- Theatrical release poster
- Directed by: V. V. Vinayak
- Written by: V. V. Vinayak Siva Akula
- Produced by: B. Kasi Viswanadham D. V. V. Danayya (presenter)
- Starring: Ravi Teja Trisha Mukul Dev Bramhanandam
- Cinematography: Chota K. Naidu
- Edited by: Gautham Raju
- Music by: Chakri
- Release date: 11 January 2008;
- Running time: 147 minutes
- Country: India
- Language: Telugu
- Budget: ₹8 crore
- Box office: est. ₹24.60 crore distributors' share

= Krishna (2008 film) =

Krishna is a 2008 Indian Telugu-language action comedy film directed by V. V. Vinayak and produced by B. Kasi Viswanatham, with D. V. V. Danayya presenting the film. The film stars Ravi Teja and Trisha, with music composed by Chakri and cinematography by Chota K. Naidu. Released on 11 January 2008 during the Sankranthi festival, Krishna was a blockbuster at the box office, emerging as the Sankranti winner of 2008. It collected a distributor's share of ₹24.60 crore and was the second highest-grossing Telugu film of the year and one of the highest-grossing Telugu films at the time of its release. It was also Ravi Teja's highest-grossing film at that point, surpassing Vikramarkudu.

The film was later remade in Kannada as Rajani (2009), in Bengali as Awara (2012), and in Bangladeshi as Prem Prem Paglami (2013).

==Plot==
The film follows Krishna, a former software engineer who quits his job to help a friend and becomes unemployed in Vijayawada. Sandhya, a college student from Hyderabad, visits Vijayawada during her vacation to stay with her elder brother Bobby and his wife. Krishna falls in love with Sandhya at first sight and moves into the upper portion of her house as a tenant with his brother Chandra Shekar and sister-in-law.

During his attempts to win her affection, Krishna clashes with a local rowdy, Lanka Raju. Initially misunderstanding him as a troublemaker, Sandhya dislikes Krishna but later comes to appreciate his genuine nature. She returns to Hyderabad to live with her older brother, Shinde, a former builder and now a powerful gangster who is extremely protective of her. Krishna follows her to Hyderabad and, with the help of her brother works his way into her house, and finally wins her heart.

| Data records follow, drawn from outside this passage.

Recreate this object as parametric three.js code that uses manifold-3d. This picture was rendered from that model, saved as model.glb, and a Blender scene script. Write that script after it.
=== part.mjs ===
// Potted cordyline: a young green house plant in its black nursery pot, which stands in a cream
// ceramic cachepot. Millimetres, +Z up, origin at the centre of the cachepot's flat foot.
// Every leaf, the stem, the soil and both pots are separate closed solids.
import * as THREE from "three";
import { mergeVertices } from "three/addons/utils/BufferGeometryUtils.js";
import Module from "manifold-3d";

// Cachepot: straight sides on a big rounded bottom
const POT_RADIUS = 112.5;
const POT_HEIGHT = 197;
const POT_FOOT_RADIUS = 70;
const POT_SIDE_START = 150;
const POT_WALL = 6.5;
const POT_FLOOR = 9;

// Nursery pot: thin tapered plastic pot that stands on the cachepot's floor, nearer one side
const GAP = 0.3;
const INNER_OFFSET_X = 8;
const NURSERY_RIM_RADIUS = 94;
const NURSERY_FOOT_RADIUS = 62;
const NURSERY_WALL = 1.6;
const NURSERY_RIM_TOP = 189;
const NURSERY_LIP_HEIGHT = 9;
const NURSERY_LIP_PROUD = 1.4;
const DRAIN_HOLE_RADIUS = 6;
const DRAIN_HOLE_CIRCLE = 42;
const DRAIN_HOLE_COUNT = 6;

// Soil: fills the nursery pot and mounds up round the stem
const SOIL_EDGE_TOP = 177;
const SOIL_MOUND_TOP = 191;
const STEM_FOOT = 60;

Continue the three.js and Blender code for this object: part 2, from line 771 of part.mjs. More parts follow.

Krishna learns about Sandhya's past, including how she is being pursued by Jakka, a notorious gangster, who wants to marry her with the support of his uncle Jayaprakash. In the climax, Shinde kills Jakka, and Krishna marries Sandhya.

==Production==
Krishna marked the first collaboration between Ravi Teja and Trisha, a combination highly anticipated by fans and the actor himself. Following lukewarm receptions for his performance in Khatarnak (2006), director V. V. Vinayak encouraged Ravi Teja to bring a fresh and enthusiastic approach to the project. Trisha, coming off the success of Aadavari Matalaku Arthale Verule (2007), balanced her work on Krishna alongside Bujjigadu (2008).

Principal photography for Krishna included an extended schedule in Vijayawada, where filming lasted for a couple of weeks.

==Music==
The music was composed by Chakri and released by Aditya Music. All lyrics were penned by Chandrabose. The song "Adaragottu" was reused from "Appadi Podu" from the 2004 film Ghilli, starring Vijay and Trisha and was composed by Vidyasagar.

Track list
| No. | Title | Singer(s) | Length |
|---|---|---|---|
| 1. | "Nee Soku Maada" | Chakri | 4:08 |
| 2. | "Muripinchey" | Fareedh, Kousalya | 4:35 |
| 3. | "Dil Mangey More" | Kunal Ganjawala, Mahalakshmi Iyer | 3:44 |
| 4. | "Taratha Etthuku" | Raghu Kunche, Kousalya | 4:36 |
| 5. | "Tu Mera Jil" | Udit Narayan, Sadhana Sargam | 4:48 |
| 6. | "Adaragottu" | Vasu, Sivani | 4:52 |
| Total length: |  |  | 26:43 |

== Box-office ==
The film grossed ₹7.6 crore in its opening week and grossed ₹13.88 crore in 2 weeks. By the end of its 4th week, it had grossed ₹18 crore. The film was blockbuster at the box office collecting ₹38 crore worldwide and was 2nd highest grossing Telugu film of that year after Jalsa. The film completed its 50 days theatrical run in 164 theatres by March 2, 2008, and 100 days in 53 centres by April 21, 2008.

==Television rights==
The television rights of the film were sold to Zee Telugu. In 2023, Star Maa renewed the rights from Zee Telugu. The satellite rights of the Hindi dubbed version were given to Colors Cineplex.